On godbolt, gcc-{11.4, 12.3, 13.1, trunk} -O3 -march=znver1 all generate
the expected:

add4i:
        movq    (%rdx), %rax
        addq    (%rsi), %rax
        movq    %rax, (%rdi)
        movq    8(%rsi), %rax
        adcq    8(%rdx), %rax
        movq    %rax, 8(%rdi)
        movq    16(%rsi), %rax
        adcq    16(%rdx), %rax
        movq    %rax, 16(%rdi)
        movq    24(%rdx), %rax
        adcq    24(%rsi), %rax
        movq    %rax, 24(%rdi)
        ret

I'll run a few benchmarks to test optimal scheduling.

(In reply to Mason from comment #18)
> Hello Michael_S,
> 
> As far as I can see, massaging the source helps GCC generate optimal code
> (in terms of instruction count, not convinced about scheduling).
> 
> #include <x86intrin.h>
> typedef unsigned long long u64;
> void add4i(u64 dst[4], const u64 A[4], const u64 B[4])
> {
>   unsigned char c = 0;
>   c = _addcarry_u64(c, A[0], B[0], dst+0);
>   c = _addcarry_u64(c, A[1], B[1], dst+1);
>   c = _addcarry_u64(c, A[2], B[2], dst+2);
>   c = _addcarry_u64(c, A[3], B[3], dst+3);
> }
> 
> 
> On godbolt, gcc-{11.4, 12.3, 13.1, trunk} -O3 -march=znver1 all generate
> the expected:
> 
> add4i:
>         movq    (%rdx), %rax
>         addq    (%rsi), %rax
>         movq    %rax, (%rdi)
>         movq    8(%rsi), %rax
>         adcq    8(%rdx), %rax
>         movq    %rax, 8(%rdi)
>         movq    16(%rsi), %rax
>         adcq    16(%rdx), %rax
>         movq    %rax, 16(%rdi)
>         movq    24(%rdx), %rax
>         adcq    24(%rsi), %rax
>         movq    %rax, 24(%rdi)
>         ret
> 
> I'll run a few benchmarks to test optimal scheduling.

That's not merely "massaging the source". That's changing semantics.
Think about what happens when dst points to the middle of A or of B.
The change of semantics effectively prevented vectorizer from doing harm.

And yes, for common non-aliasing case the scheduling is problematic, too. 
It would probably not cause slowdown on the latest and greatest cores, but could be slow on less great cores, including your default Zen1.

Doh!
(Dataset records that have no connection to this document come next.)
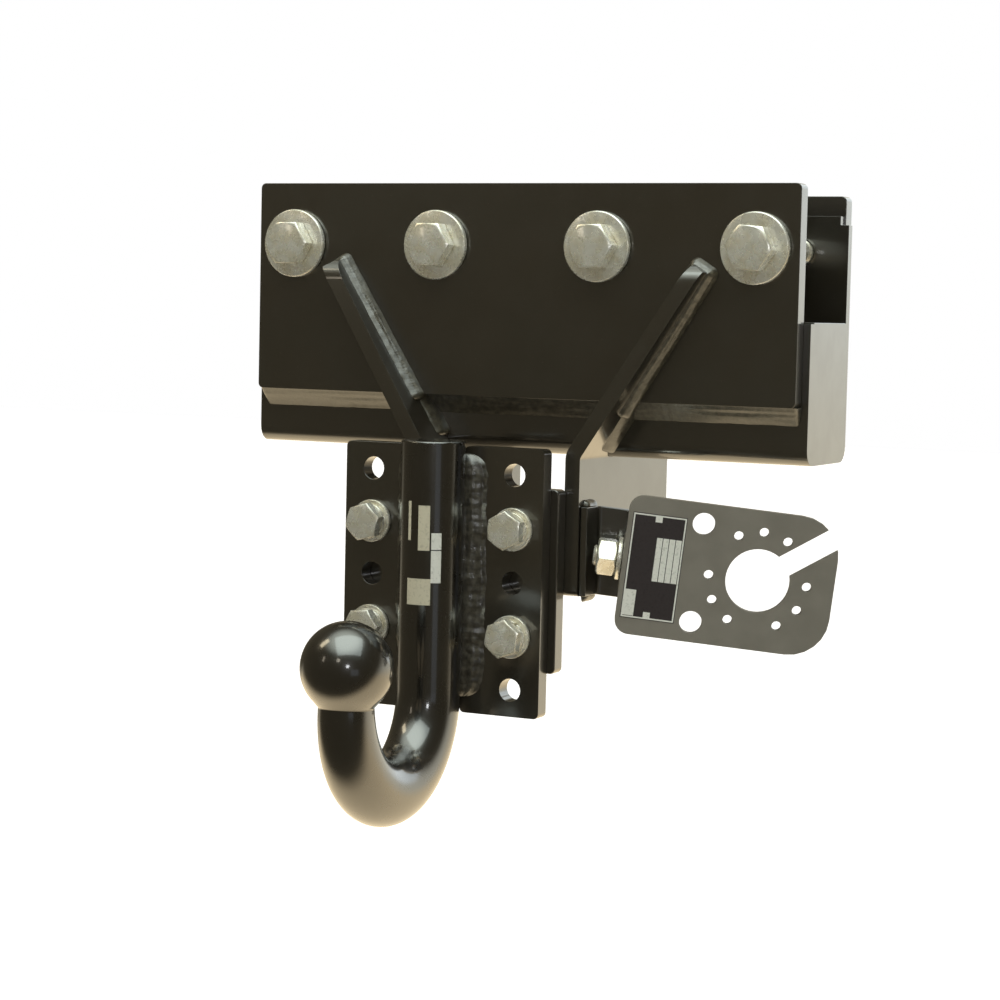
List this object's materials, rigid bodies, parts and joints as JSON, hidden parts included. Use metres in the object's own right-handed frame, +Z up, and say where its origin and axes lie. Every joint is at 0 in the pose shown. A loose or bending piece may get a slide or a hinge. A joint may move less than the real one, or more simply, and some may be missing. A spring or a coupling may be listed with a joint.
{
  "type": "adjustable tow hitch",
  "caption": "Clamp-on tow hitch: plates and channel bolted round a crossmember, a height-adjustable swan neck with ball, and a swivelling trailer socket plate.",
  "frame": {"origin": "centre of the line of the four clamp bolts, on the front plate's back face, where the vehicle's crossmember bears", "axes": "+X across the vehicle to the socket plate's side, +Y forward under the vehicle, along the clamp bolts, +Z up; the tow ball stands out towards -Y"},
  "size_m": [0.3655, 0.2814, 0.3545],
  "materials": {
    "black_paint": "glossy black paint over steel",
    "satin_paint": "satin grey-black coating over sheet steel",
    "painted_weld": "rippled weld bead under glossy black paint",
    "zinc": "bright zinc plating with a slight yellow passivate"
  },
  "bodies": {
    "frame": {"front_plate": "black_paint", "channel": "black_paint", "end_cap_left": "black_paint", "end_cap_right": "black_paint", "rear_plate": "black_paint", "gusset_left": "black_paint", "gusset_right": "black_paint", "frame_weld": "painted_weld", "receiver_plate": "black_paint", "receiver_weld_left": "painted_weld", "receiver_weld_right": "painted_weld", "clamp_bolt_1": "zinc", "clamp_bolt_2": "zinc", "clamp_bolt_3": "zinc", "clamp_bolt_4": "zinc", "clamp_washer_front_1": "zinc", "clamp_washer_front_2": "zinc", "clamp_washer_front_3": "zinc", "clamp_washer_front_4": "zinc", "clamp_washer_rear_1": "zinc", "clamp_washer_rear_2": "zinc", "clamp_washer_rear_3": "zinc", "clamp_washer_rear_4": "zinc", "clamp_nut_1": "zinc", "clamp_nut_2": "zinc", "clamp_nut_3": "zinc", "clamp_nut_4": "zinc", "socket_arm": "black_paint", "arm_weld_top": "painted_weld", "arm_weld_bottom": "painted_weld", "socket_bolt": "zinc", "socket_washer_head": "zinc", "socket_washer_nut": "zinc", "socket_nut": "zinc"},
    "neck_carriage": {"flange_left": "black_paint", "flange_right": "black_paint", "swan_neck": "black_paint", "neck_weld_left": "painted_weld", "neck_weld_right": "painted_weld", "neck_bolt_1": "zinc", "neck_bolt_2": "zinc", "neck_bolt_3": "zinc", "neck_bolt_4": "zinc", "neck_spring_washer_1": "zinc", "neck_spring_washer_2": "zinc", "neck_spring_washer_3": "zinc", "neck_spring_washer_4": "zinc", "neck_washer_front_1": "zinc", "neck_washer_front_2": "zinc", "neck_washer_front_3": "zinc", "neck_washer_front_4": "zinc", "neck_washer_rear_1": "zinc", "neck_washer_rear_2": "zinc", "neck_washer_rear_3": "zinc", "neck_washer_rear_4": "zinc", "neck_nut_1": "zinc", "neck_nut_2": "zinc", "neck_nut_3": "zinc", "neck_nut_4": "zinc"},
    "socket_holder": {"socket_plate": "satin_paint"}
  },
  "joints": [
    {"name": "height_adjust", "type": "slide", "parent": "frame", "child": "neck_carriage", "axis": [0, 0, 1], "range_m": [-0.008, 0.008]},
    {"name": "socket_swivel", "type": "hinge", "parent": "frame", "child": "socket_holder", "pos_m": [0.0784, -0.0238, -0.1731], "axis": [0.9035, 0.4156, -0.1045], "range_deg": [-30, 30]}
  ]
}
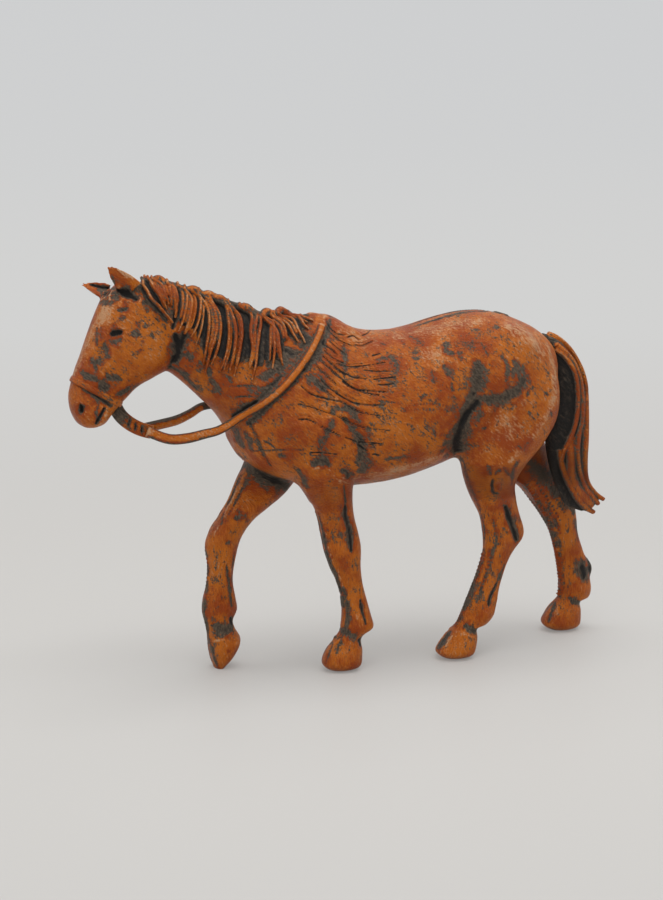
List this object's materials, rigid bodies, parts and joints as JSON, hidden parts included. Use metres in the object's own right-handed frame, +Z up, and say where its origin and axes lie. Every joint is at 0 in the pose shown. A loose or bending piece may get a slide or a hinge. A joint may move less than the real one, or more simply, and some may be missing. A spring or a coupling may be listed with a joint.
{
  "type": "toy farm horse",
  "caption": "Small moulded plastic farm horse, walking with its head low, with a noseband and reins; it stands on its hooves as a play or display figure.",
  "frame": {"origin": "on the ground, under the middle of the figure's bounding box", "axes": "-X is the way the horse walks, +Y points to its right side, +Z is up"},
  "size_m": [0.0846, 0.02, 0.0609],
  "materials": {
    "coat": "dark grey plastic brushed over with satin orange-brown paint, which leaves hollows and strokes dark",
    "hair": "dark grey plastic with orange-brown paint on the raised strands only, satin",
    "tack": "orange-brown paint over dark grey plastic, satin"
  },
  "bodies": {
    "root": {"left_body_half": "coat", "right_body_half": "coat", "head": "coat", "left_fore_leg": "coat", "right_fore_leg": "coat", "left_hind_leg": "coat", "right_hind_leg": "coat", "mane": "hair", "tail": "hair", "noseband": "tack", "rein_strap": "tack", "left_rein": "tack", "right_rein": "tack"}
  },
  "joints": []
}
You're right.
I come from a background where overlapping/aliasing inputs are heresy,
thus got blindsided :(

This would be the optimal code, right?

add4i:
# rdi = dst, rsi = a, rdx = b
	movq	 0(%rdx), %r8
	movq	 8(%rdx), %rax
	movq	16(%rdx), %rcx
	movq	24(%rdx), %rdx
	addq	 0(%rsi), %r8
	adcq	 8(%rsi), %rax
	adcq	16(%rsi), %rcx
	adcq	24(%rsi), %rdx
	movq	%r8,   0(%rdi)
	movq	%rax,  8(%rdi)
	movq	%rcx, 16(%rdi)
	movq	%rdx, 24(%rdi)
	ret


FWIW, trunk generates even nastier code for znver2:

add4i:
        movq    (%rdx), %rax
        addq    (%rsi), %rax
        movq    8(%rsi), %rcx
        adcq    8(%rdx), %rcx
        movq    16(%rsi), %r8
        adcq    16(%rdx), %r8
        movq    24(%rdx), %rdx
        adcq    24(%rsi), %rdx
        vmovq   %rax, %xmm2
        vpinsrq $1, %rcx, %xmm2, %xmm0
        vmovq   %r8, %xmm1
        vpinsrq $1, %rdx, %xmm1, %xmm1
        vinserti128     $0x1, %xmm1, %ymm0, %ymm0
        vmovdqu %ymm0, (%rdi)
        vzeroupper
        ret

(In reply to Mason from comment #20)
> Doh! You're right.
> I come from a background where overlapping/aliasing inputs are heresy,
> thus got blindsided :(
> 
> This would be the optimal code, right?
> 
> add4i:
> # rdi = dst, rsi = a, rdx = b
> 	movq	 0(%rdx), %r8
> 	movq	 8(%rdx), %rax
> 	movq	16(%rdx), %rcx
> 	movq	24(%rdx), %rdx
> 	addq	 0(%rsi), %r8
> 	adcq	 8(%rsi), %rax
> 	adcq	16(%rsi), %rcx
> 	adcq	24(%rsi), %rdx
> 	movq	%r8,   0(%rdi)
> 	movq	%rax,  8(%rdi)
> 	movq	%rcx, 16(%rdi)
> 	movq	%rdx, 24(%rdi)
> 	ret
> 

If one does not care deeply about latency (which is likely for function that stores result into memory) then that looks good enough.
But if one does care deeply then I'd expect interleaved loads, as in first 8 lines of code generated by trunk, to produce slightly lower latency on majority of modern CPUs.